### Given request
Copy each line with the word "this" in it.
** Start Given data **
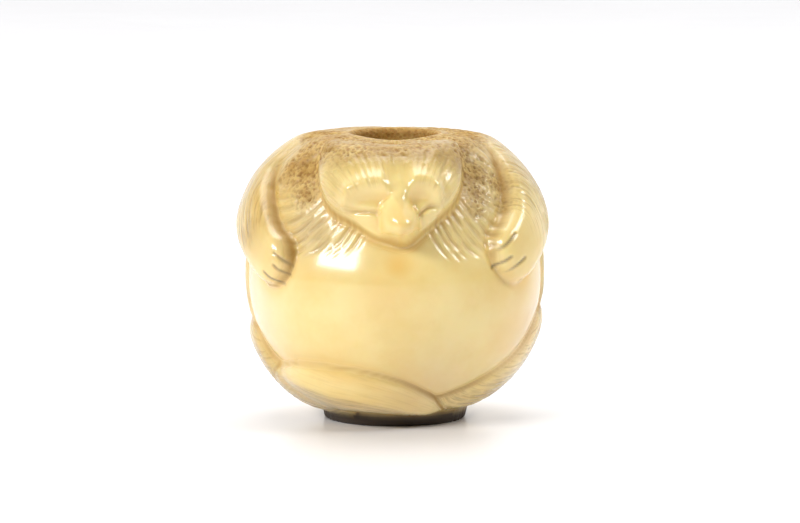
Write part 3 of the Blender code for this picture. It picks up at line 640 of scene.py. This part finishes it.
def pores(points, size, share, seed):
    """Round pits: a share of the cubes of this size hold one, deepest at a scattered centre."""
    cell = np.floor(points / size)
    deepest = np.zeros(points.shape[:-1])
    for step in np.ndindex(3, 3, 3):
        at = cell + np.array(step) - 1.0
        code = [scatter(at[..., 0], at[..., 1], at[..., 2], seed + k) for k in range(4)]
        centre = (at + 0.2 + 0.6 * np.stack(code[:3], axis=-1)) * size
        radius = size * (0.25 + 0.35 * code[3])
        pit = np.clip(1.0 - np.linalg.norm(points - centre, axis=-1) / radius, 0.0, 1.0)
        deepest = np.maximum(deepest, np.where(code[3] < share, pit, 0.0))
    return deepest


level_radius = ball_radius(longitude, latitude) / MM + height
from_axis = level_radius * np.cos(np.radians(latitude))
land = ease((latitude - 45.0) / 10.0) * (1.0 - ease((from_axis - 4.6) / 1.6))
crown_sponge = on_head * ease((up - 0.9 + 0.6 * wander) / 2.2)
sponge = np.maximum(land, 0.85 * crown_sponge)
for lon, lat, reach in SPONGE:
    spot = mound(np.degrees(angle_from(lon, lat)) / reach)
    sponge = np.maximum(sponge, spot * (1.0 - 0.7 * on_head))
patchy = 0.85 + 0.5 * soft_noise(directions * BALL_RADIUS, 1.3, 7)
sponge = np.clip(sponge * patchy, 0.0, 1.0)
at = directions * level_radius[..., None]
pits = np.maximum(pores(at, 0.40, 0.75, 5), 0.7 * pores(at, 0.26, 0.8, 9))
pits *= ease(sponge / 0.6)
lumps = soft_noise(at, 0.35, 13) * sponge
cut = cut * (1.0 - 0.6 * sponge) + PORE_DEPTH * pits + 0.05 * (1.0 + lumps) * sponge
fur *= 1.0 - 0.6 * sponge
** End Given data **
### Final result
Write part 3 of the Blender code for this picture. It picks up at line 640 of scene.py. This part finishes it.
    """Round pits: a share of the cubes of this size hold one, deepest at a scattered centre."""